I am a failure as a feminist English major, I must admit. I have never read the original Pride and Prejudice. In fact, I have never read a single Jane Austen book, though I have seen several of the movies, including the one starring Keira Knightley recently.

I enjoyed that film, but after reading this book, I think it might’ve been improved with a few zombies.

After all, we’ve seen Keira running around with varied weaponry and impractical clothing in Pirates of the Caribbean and King Arthur and Domino. We know she can kick ass–why not zombie ass?

In all seriousness, though, I don’t know if the Regency classic would’ve been quite so addictive without the zombies. I zoomed through it, swooning over Mr. Darcy and giggling at the vomit jokes, cheering for Elizabeth when she’s beheading zombies, battling ninjas, or sassing Lady Catherine de Bourgh.

In all seriousness, the zombie-battling probably made the book less annoying to my 21st-century sensibilities. After all, who wants to read a book where the heroines’ sole employment is wafting around annoying men and being annoyed by them? Zombie-killing gives them something to DO, while not removing the still-compelling love story across class lines. Grahame-Smith inserted a background of Shaolin kung fu into the Bennet sisters’ backstory and for laughs, plays up the class/racial discrimination against the Chinese training from the more posh neighbors, who prefer Japanese fighting styles. It oddly serves to make the snobbery more apparent and understandable.

Elizabeth’s rejection of Darcy comes much better with a Mr. & Mrs. Smith-style battle in the drawing room to underscore the politely pointed barbs. Who can resist scenes like this?

“His misfortunes!” repeated Darcy contemptuously; “yes, his misfortunes have been great indeed.” With this, he swept her feet from beneath her and sprang to his own. Elizabeth was too quick to allow him the advantage, for she was soon upright and swinging the poker at him with renewed vigour.”

Maybe if I’d read Austen before, I’d have had an easier time knowing exactly what Grahame-Smith added, but it’s to his credit that sometimes the seams in the story were hard to pick up–obviously, the zombies, vows to eat a rival’s heart, etc. But he’s good enough at mimicing Austen’s style to make this literary mash-up really flow.

Updating Austen to a modern setting would be nearly impossible–the nuances of class and social interaction would be lost nowadays, though class certainly isn’t gone from our problems. So why not update it instead with something completely ridiculous like zombies? I’ve said it before: everything’s better with a zombie apocalypse–even a posh British wedding.

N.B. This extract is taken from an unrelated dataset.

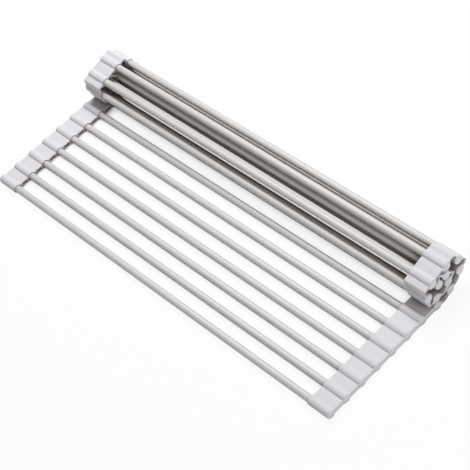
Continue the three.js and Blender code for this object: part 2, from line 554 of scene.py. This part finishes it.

You just know that someone’s going to chop scenes from Pride and Prejudice into scenes from 28 Days Later or Dawn of the Dead on YouTube. But what I want to see is this movie done from the beginning–with the same cast.

Also, comics. Like, now.

3 Responses to “Pride and Prejudice and Zombies: A Review”
  1. Jeremiah Allan Says:

    I took a 400 level seminar in British Literature where we read every novel Jane Austen had ever written, including the one she didn’t finish, and I have to say that boiling down Elizabeth’s existence to “the heroines’ sole employment is wafting around annoying men and being annoyed by them” is a bit unfair to one of Austen’s most compelling protagonists.

    The original is a fantastic book and, speaking also as a disciple of the zombie apocalypse, I’ve been looking forward to this mash-up since I heard about it here months ago. Knowing that you liked it, having picked up on some of your sensibilities since your arrival, I’m doubly excited for it.

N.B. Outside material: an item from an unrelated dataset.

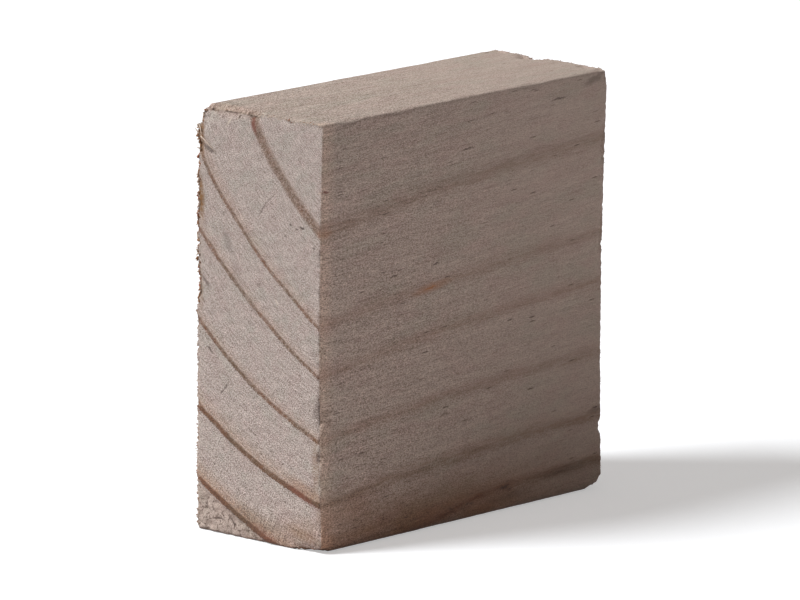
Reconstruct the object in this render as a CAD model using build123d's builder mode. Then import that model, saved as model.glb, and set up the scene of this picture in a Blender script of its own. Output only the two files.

    Thanks for the review.

  2. Kurt Busiek Says:

    >> After all, who wants to read a book where the heroines’ sole employment is wafting around annoying men and being annoyed by them? >>

    Millions.

    Of course, they got rather more out of it than that.

    >> Updating Austen to a modern setting would be nearly impossible–the nuances of class and social interaction would be lost nowadays, though class certainly isn’t gone from our problems.>>

    Have you seen CLUELESS?

    That was Austen’s EMMA, updated quite well to a modern setting.

    PRIDE AND PREJUDICE is among my favorite novels ever — but I’m looking forward to this version too. But I think you’re giving short shrift to the original, by assuming stuff about what you’d think if you’d actually read any Austen that just ain’t true.

  3. Jeremiah Allan Says:

    BRIDGET JONES’ DIARY is based on PRIDE & PREJUDICE, as well, though many of Elizabeth’s motives were unfulfilled or outright removed by Renee Zellweger’s character in the movie. At least Colin Firth, Mr. Darcy from the ultra-perfect BBC mini-series, reprised his role as Darcy for DIARY. That was a neat little nod of the hat.